Fire department trucks don't usually come in pink.
But when one is being retrofitted into a trendy mobile boutique, a bright shade of bubble gum seems to be a fitting option.
A line stretched out the truck's back door for more than two hours at The Walk-In Boutique's grand opening last weekend at the Tri-Lakes Fourth of July Celebration in Monument, said co-founders Mychele Blakeley and Pappy Greer.
Although it was the first time many of their customers had seen a retail store in a truck, a handful of similar businesses have hit the road in Colorado Springs over the past few years - joininghundreds of others in a nationwide trend.
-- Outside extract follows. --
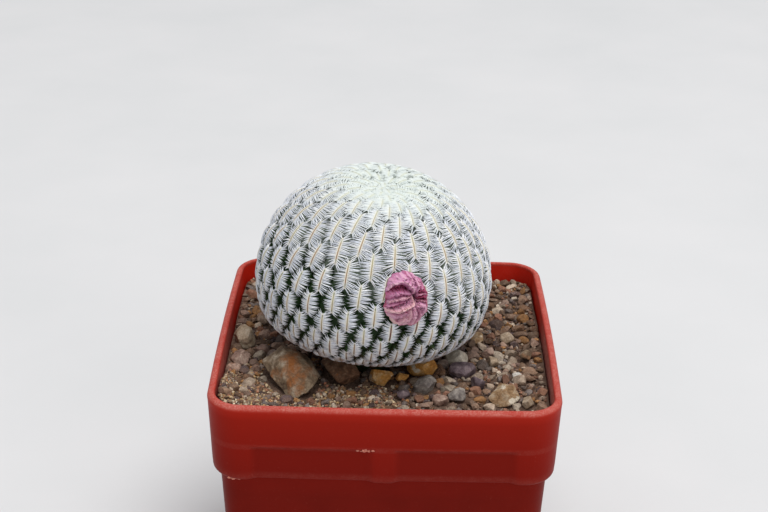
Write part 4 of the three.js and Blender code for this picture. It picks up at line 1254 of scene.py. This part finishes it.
def make_flower():
    """A crumpled rosette: crests fold down into dark creases, over a ruffled rim."""
    rings, columns = 100, 210
    angle = np.linspace(0, 2 * np.pi, columns, endpoint=False)
    reach = np.interp(np.degrees(angle), np.arange(0, 361, 20), FLOWER_REACH + FLOWER_REACH[:1])
    for _ in range(30):
        reach = (np.roll(reach, 1) + 2 * reach + np.roll(reach, -1)) / 4
    ruffle = 0.018 * np.sin(9 * angle + 1) + 0.014 * np.sin(17 * angle) + 0.01 * np.sin(31 * angle + 2)
    reach = reach * (1 + ruffle)
    share = np.linspace(0, 1, rings)[:, None] ** 0.9
    x, y = share * (reach * np.cos(angle)), share * (reach * np.sin(angle))
    warp = rough_plane(x, y, 0.9, 2)
    wx, wy = x + 0.16 * warp, y + 0.16 * rough_plane(x, y, 0.9, 9)
    height = np.repeat(0.9 + 0.5 * (1 - share**3), columns, 1)
    tint, edge, streak = np.full(x.shape, 0.12), np.zeros(x.shape), np.zeros(x.shape)
    for index, (places, left, right, own_tint, pale) in enumerate(CRESTS):
        away, side, top, way = along_crest(wx, wy, places)
        spread = np.where(side > 0, left, right)
        pleats = np.cos(2 * np.pi * (7 * way * len(places) / 5 + 0.3 * index)) * smoothstep(away, 0.05, 0.5)
        fall = (away / spread) ** 1.35
        own = top - 0.85 * fall + 0.09 * pleats
        share_of = smoothstep(own - height, -0.06, 0.06)
        height = np.maximum(height, own)
        # Down each crest's flanks the tint falls towards crimson: painted shade under the ridges.
        tint = lerp(tint, own_tint + 0.05 * pleats - 0.16 * np.clip(fall, 0, 1.6), share_of)
        edge = lerp(edge, pale * (1 - smoothstep(away, 0.02, 0.28)), share_of)
        streak = lerp(streak, 0.5 + 0.5 * pleats, share_of)
    fine = rough_plane(x, y, 2.2, 5)
    crease = 1 - smoothstep(np.abs(rough_plane(wx, wy, 0.6, 12)), 0, 0.16)
    throat = np.exp(-((x - THROAT[0]) / 0.38) ** 2 - ((y - THROAT[1]) / 1.15) ** 2)
    height = height + 0.16 * fine + 0.1 * warp - 0.32 * crease - 1.6 * throat
    rim = share**14
    height = height * (1 - rim) + (0.55 + 0.25 * np.sin(9 * angle) * rim) * rim
    smooth_height = height.copy()
    for _ in range(60):
        smooth_height[1:-1] = neighbours(smooth_height) / 4
    # deep marks the creases and the throat, where the petals are painted with shade.
    deep = np.maximum(smoothstep(smooth_height - height, 0.14, 0.7), throat)
    height = height + 0.45 * (height - smooth_height) * (1 - rim)
    axis, up, side, centre = flower_frame()

    def sheet(level):
        lifted = level - (x**2 + y**2) / (2 * PLANT_RADIUS)
        return centre + sum(np.multiply.outer(v, way) for v, way in ((x, side), (y, up), (lifted, axis)))

    under = sheet(np.minimum(height - 0.25, 0.25 + 0.1 * share))[::-1]
    points = np.concatenate([sheet(height), under]).reshape(-1, 3)
    faces = grid_faces(2 * rings, columns, closed=True)
    layers = {"tint": tint + 0.05 * fine, "edge": edge, "deep": deep, "streak": streak}
    layers = {key: top_and_under(values) for key, values in layers.items()}
    rosette = mesh_object("withered_petals", points, faces, petal_finish(), layers)
    finish_piece(rosette, "petals", "flower_petals")


def make_tube():
    axis, up, side, centre = flower_frame()
    levels = np.linspace(-1.7, 0.25, 12)
    radii = np.interp(levels, [-1.7, -0.7, 0.25], [0.7, 1.1, 1.3])
    radii[0] *= 0.8
    columns = 36
    angle = np.linspace(0, 2 * np.pi, columns, endpoint=False)
    rib = 1 - 0.05 * (0.5 + 0.5 * np.cos(9 * angle))
    section = np.outer(rib * np.cos(angle), side) + np.outer(rib * np.sin(angle), up)
    rings = [centre + radius * section + level * axis for level, radius in zip(levels, radii)]
    points = np.concatenate([*rings, [centre + levels[0] * axis, centre + levels[-1] * axis]])
    quads, triangles = capped(len(levels), columns)
    tube = mesh_object("withered_tube", points, quads + triangles, tube_finish(), sharp_degrees=50)
    finish_piece(tube, "flower_tube", "flower_tube")


# The surroundings

CAMERA_PLACE = (1.352, -264.28, 197.42)
CAMERA_TARGET = (-0.771, 0, 75.568)
CAMERA_ROLL = math.radians(0.985)
CAMERA_LENS = 70.29


def make_camera():
    data = bpy.data.cameras.new("camera")
    data.lens = CAMERA_LENS
    data.sensor_width = 36
    data.clip_start = 0.01
    data.clip_end = 20
    camera = link("camera", data)
    place, target = Vector(CAMERA_PLACE) * MM, Vector(CAMERA_TARGET) * MM
    forward = (target - place).normalized()
    right = forward.cross(Vector((0, 0, 1))).normalized()
    up = right.cross(forward)
    c, s = math.cos(CAMERA_ROLL), math.sin(CAMERA_ROLL)
    turn = Matrix((right * c + up * s, up * c - right * s, -forward)).transposed().to_4x4()
    camera.matrix_world = Matrix.Translation(place) @ turn
    bpy.context.scene.camera = camera


def add_light(name, place, target, size, energy, colour):
    data = bpy.data.lights.new(name, "AREA")
    data.shape = "RECTANGLE"
    data.size = data.size_y = size
    data.energy = energy
    data.color = colour
    light = link(name, data)
    light.location = place
    light.rotation_euler = (Vector(target) - Vector(place)).to_track_quat("-Z", "Y").to_euler()


def make_surroundings():
    steps = np.linspace(-2.5, 2.5, 21) / MM
    x, y = np.meshgrid(steps, steps, indexing="ij")
    points = np.stack([x.ravel(), y.ravel(), np.zeros(x.size)], -1)
    floor = mesh_object("floor", points, grid_faces(21, 21)[:, ::-1], floor_finish())
    middle = (0, 0, 0.05)
    add_light("softbox_above", (0.36, -0.25, 2), middle, 1.4, 32, (1, 1, 1))
    add_light("softbox_front", (0.45, -0.65, 0.38), middle, 0.4, 0.75, (1, 0.99, 0.97))
    world = bpy.data.worlds.new("soft_daylight")
    world.use_nodes = True
    background = world.node_tree.nodes["Background"]
    background.inputs["Color"].default_value = (0.95, 0.97, 1, 1)
    background.inputs["Strength"].default_value = 0.5
    bpy.context.scene.world = world
    bpy.context.scene.view_settings.view_transform = "Standard"


make_camera()
make_surroundings()
make_pot()
make_flash(np.random.default_rng(3))
make_soil()
make_gravel()
make_stones()
make_plant()
make_flower()
make_tube()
Mobile retailers have been popping up around the country since mid-2011, said Stacey Steffe, co-founder and president of the 90-member American Mobile Retail Association.
Colorado Springs' first mobile retail store, Bridal Boutique on Wheels, began operating in January.
"When I first got into the business I was the only one in town," said Margarita Waters, owner of Bridal Boutique on Wheels and ambassador for the association in Colorado. "But now we're here and we want to grow."
Since then, at least six retail trucks and trailers have started operating in Colorado Springs, Waters said, including a mobile pet store, a vintage home and fashion store in a renovated camper and a mobile arcade. These businesses join the more than 500 nationwide, Steffe said.
"I don't really see it as a trend; I see it as a new business model," Steffe said.
The trucks are popular because they are cost-effective - the average startup cost is about $20,000 - and allow owners to have a flexible schedule, Steffe said, which are exactly the reasons Blakeley and Greer decided to put their boutique on wheels.
In November, the pair considered opening a bricks-and-mortar boutique but were dismayed by the high rent and minimum five-year rental commitments. Plus, both have kids and wanted to choose their hours.
"We wanted it to be flexible and not have to worry about making rent every month," Greer said. "We didn't want to be married to the store."
Before they bought the truck, their store was in Blakeley's living room. The two would fly out to Los Angeles, buy clothes and sell it to friends at private parties hosted in Blakeley's house. The in-home shopping parties were so successful that Blakeley and Greer decided to take their clothes to a wider audience.
"Our thought process was basically, 'Let's just throw it in the back of the truck and see how it goes,'" Blakeley said.
By March, the pair had made enough money from their in-home parties and bought their truck - formerly owned by the Colorado Springs Fire Department and a Fort Collins soap company - and retrofitted it with wood floors and matching shelves and closets. It's not huge but fits up to 20 people comfortably, Blakeley said.
Because of their low operating costs, the pair can keep prices low - almost all of their clothes sell for less than $100.
The only way to describe the truck and the business is "fun," a word repeated endlessly by Blakeley and Greer as they bounce around their store, sifting through the lacy shorts and colorful maxi skirts lining the walls.
"We tend to start partying with our guests," Blakeley said. "And working with someone you love and enjoy makes it even better."
Right now they depend on social media to share their location, buy they hope to establish a regular schedule of locations where they can park. According to city ordinances, retail trucks can't sell while parked on a public street, so Blakeley and Greer are looking for owners of private parking lots who are willing to let them park. In the meantime, they'll continue to host private parties and attend festivals.
Eventually, they hope to join Waters and other local mobile retailers to lobby the city for friendlier parking rules and a business license tailored to their companies.
Steffe said 98 percent of mobile retail operations are owned by women. For Blakeley and Greer, The Walk-In Boutique is a chance to set an example for their daughters.
"We both have daughters and we want to show them that they can do anything - they can think outside of the box," Blakeley said.